= Piano Sonatas (Ustvolskaya) =

Galina Ustvolskaya at the piano, c. early 1950s

The six piano sonatas by Galina Ustvolskaya were composed over the course of 43 years – each showing a gradual progression of the composer's style.

The first sonata was written during her study with Shostakovich, but still retains a unique voice. According to Alex Ross, the works are evocative of the Rosicrucian mystical period of Satie. The following two were composed less than a decade later and involve more expressive dynamic markings and contrasts.
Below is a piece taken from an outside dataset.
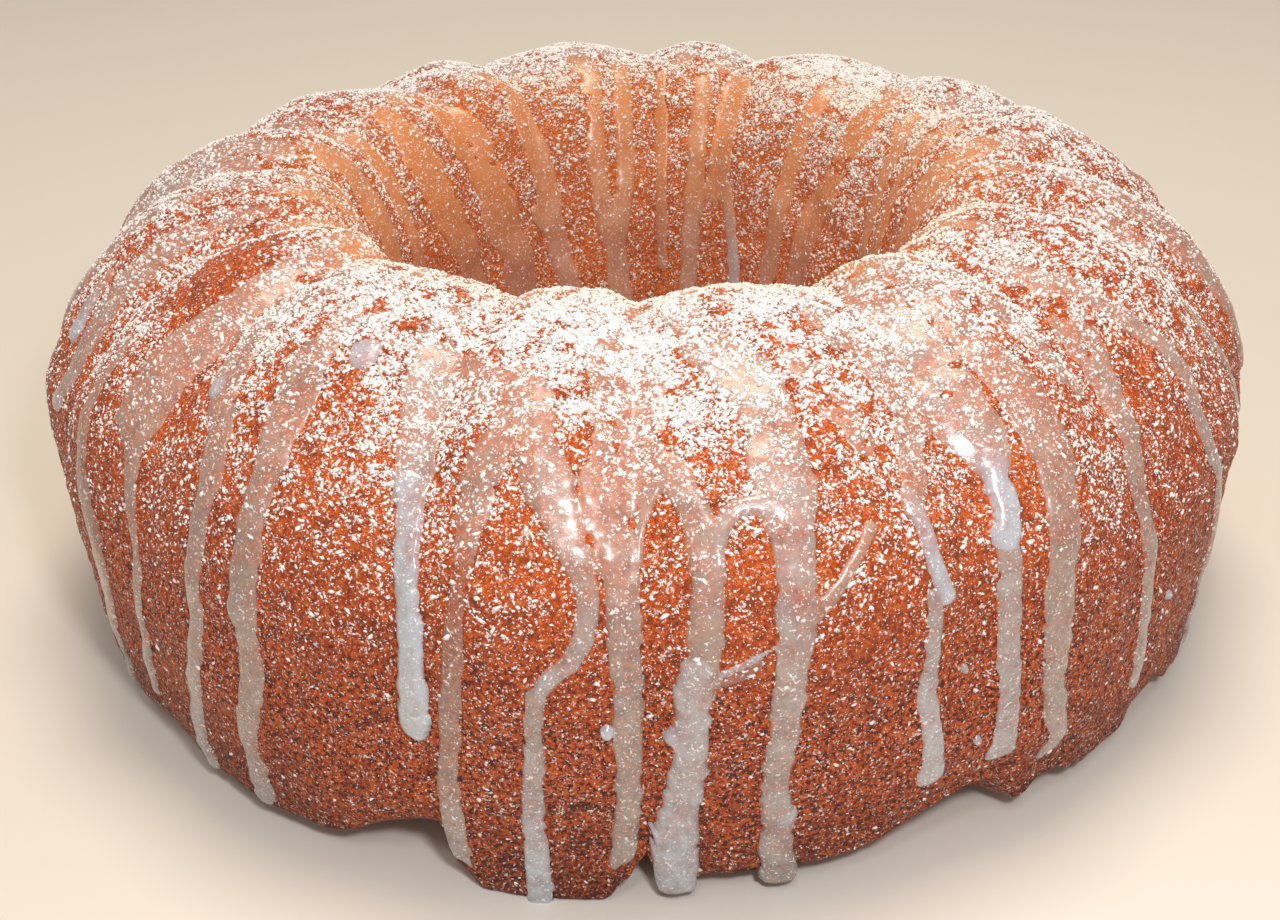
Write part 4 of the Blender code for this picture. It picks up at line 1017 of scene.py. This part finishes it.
def make_light(name, place, size, power, colour):
    """A round lamp at a place, turned towards the cake."""
    data = bpy.data.lights.new(name, "AREA")
    data.shape = "DISK"
    data.size, data.energy, data.color = size, power, colour
    made = bpy.data.objects.new(name, data)
    bpy.context.scene.collection.objects.link(made)
    aim(made, place, LAMP_TARGET)


def make_lights(eye):
    """A small cool lamp high in front for the gloss, a wide warm one above for the crest, a small
    one beside the camera for the wall, and the even warm light of the room."""
    make_light(*KEY)
    make_light(*TOP)
    name, from_eye, *rest = LENS_SIDE
    make_light(name, eye + np.array(from_eye), *rest)
    world = bpy.data.worlds.new("room")
    world.use_nodes = True
    background = world.node_tree.nodes["Background"]
    background.inputs["Color"].default_value = ROOM_COLOUR
    background.inputs["Strength"].default_value = ROOM_STRENGTH
    bpy.context.scene.world = world
    bpy.context.scene.view_settings.view_transform = "Standard"


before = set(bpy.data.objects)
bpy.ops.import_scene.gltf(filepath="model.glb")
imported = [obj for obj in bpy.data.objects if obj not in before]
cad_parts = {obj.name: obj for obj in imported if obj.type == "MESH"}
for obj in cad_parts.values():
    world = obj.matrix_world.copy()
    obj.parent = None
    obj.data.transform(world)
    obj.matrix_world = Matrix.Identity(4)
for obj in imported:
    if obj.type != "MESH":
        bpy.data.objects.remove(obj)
BOX_LOW, BOX_HIGH = (np.array(corner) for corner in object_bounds())

make_floor()
make_lights(make_camera())
glaze_height, glaze_white = glaze_map()
crust_piece(glaze_height, crust_material())

glaze = glaze_material()
crest_row, last_row = int(-HOLE_EDGE_RUN / MAP_RUN_STEP), glaze_height.shape[1] - 1
# Pieces of the glaze: name, first and last column of the map, step, first and last row
GLAZE_PARTS = (
    ("glaze_front_left", 760, 1080, 1, crest_row, last_row),
    ("glaze_front_right", 1080, 1420, 1, crest_row, last_row),
    ("glaze_back", 1420, 2200, 2, crest_row, last_row),
    ("glaze_hole_far", 0, 760, 2, 0, crest_row),
    ("glaze_hole_near", 760, MAP_COLUMNS, 2, 0, crest_row),
)
for part_name, *bounds in GLAZE_PARTS:
    glaze_piece(part_name, glaze_height, glaze_white, *bounds, glaze)

sugar = sugar_material()
grain_rng = np.random.default_rng(SEED + 2)
for grain_kind in GRAIN_KINDS:
    sugar_piece(grain_rng, grain_kind, glaze_height, sugar)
The final two sonatas, written nearly thirty years after the Fourth Sonata, are perhaps the most shocking and violent expressions within her musical output.

==Sonata No. 1==
Sonata No. 1 (1947) is in four movements, usually taking about ten minutes to perform. As a whole, the work showcases her use of two-part counterpoint, repeated use of single-note values, and economical intensity of musical material.

==Sonata No. 2==
Sonata No. 2 in two parts (1949) features similar melodic material in its two movements that are expressed quite differently. The tempo relationships between the movements (quarter=80 vs. quarter=92) allows the movements to take different courses. The second movement features an extended climax, which utilizes repeated quarter notes and, over the course of three to four minutes, grows to a ffff dynamic. Despite this procession of quarter notes, the music retains Ustvolskaya's use of counterpoint, with each voice retaining its clarity.

==Sonata No. 3==
Sonata No. 3 (1952) is Ustvolskaya's longest out of the six. The work is based on three unresolved melodies, all presented within the first four minutes. According to Thom Jurek, the melodies "hang there, like prayers extended in supplication and as yet unanswered. This sonata is ever waiting upon the sweep of divine intervention yet continues dutifully, persistently in its sweetness as if not convinced it's already not too late. It engages silence at its end, as the last statement of mystery, without wonder or expectation, its part in the spiritual equation complete." The one-movement work has many tempo indications, but retains a brutal and obsessive quarter-note drive.

==Sonata No. 4==
Sonata No. 4 in four parts (1957) contains elements of Satie, Shostakovich, even Rachmaninov. Its architectural clarity of form is mixed with stark contrasts. The first movement opens with three bell-like chords and progresses through a withdrawn, extended pp passage. The fourth movement offers stand-alone polytonal phrases and intervals whose architecture dictates its form.

==Sonata No. 5==
The Fifth Sonata was composed 29 years after the Fourth and is in ten parts, performed without a break. As a whole, the sonata has an obsessive D♭4 that allows for cohesion of all the parts. Like the Sixth sonata, this work features chord clusters and violent dynamic contrasts – Alex Ross even commenting that, "she has colonized the higher end of the dynamic spectrum much as Morton Feldman took possession of the lower." The music also features an economical use of thematic material – mostly quarter notes in two-part counterpoint at a moderately slow tempo.

==Sonata No. 6==
Sonata No. 6 of 1988 is a physically violent work which utilizes thick chord clusters throughout. Because of its ffff clusters, musicologist Maria Cizmic explains, "It opens up a performance space in which a pianist feels pain, foregrounding the concrete bodily acts and sensations of suffering at a time when the violence of the USSR's past continued to be contested." Its first tempo indication, Espressivissimo, is one indication of its hyper-expressionality. Even through such dissonance, a number of melodies can be heard, usually the top note of each cluster. Before the final restatement of the first theme, a series of six chords, played as softly and chorale-like as possible, provides a moment of stillness.

==Recordings==
- Tomoko Mukaiyama, BVHAAST (1994)
- Frank Denyer, Conifer Classics (1995)
- Marianne Schroeder, Hat Art (1995), Hat Hut Records (2011)
- Ivan Sokolov, Triton (1996), Piano Classics (2013)
- Markus Hinterhäuser, col legno (1998, 2012)
- Oleg Malov, Megadisc (2001)
- Sabine Liebner, Neos (2009)
- Natalia Andreeva, divine art (2017)
- Antonii Baryshevskyi, Avi-music (2017)
- Conor Hanick (2020)

Recordings by Frank Denyer, Ivan Sokolov and Markus Hinterhäuser were the composer's favorite.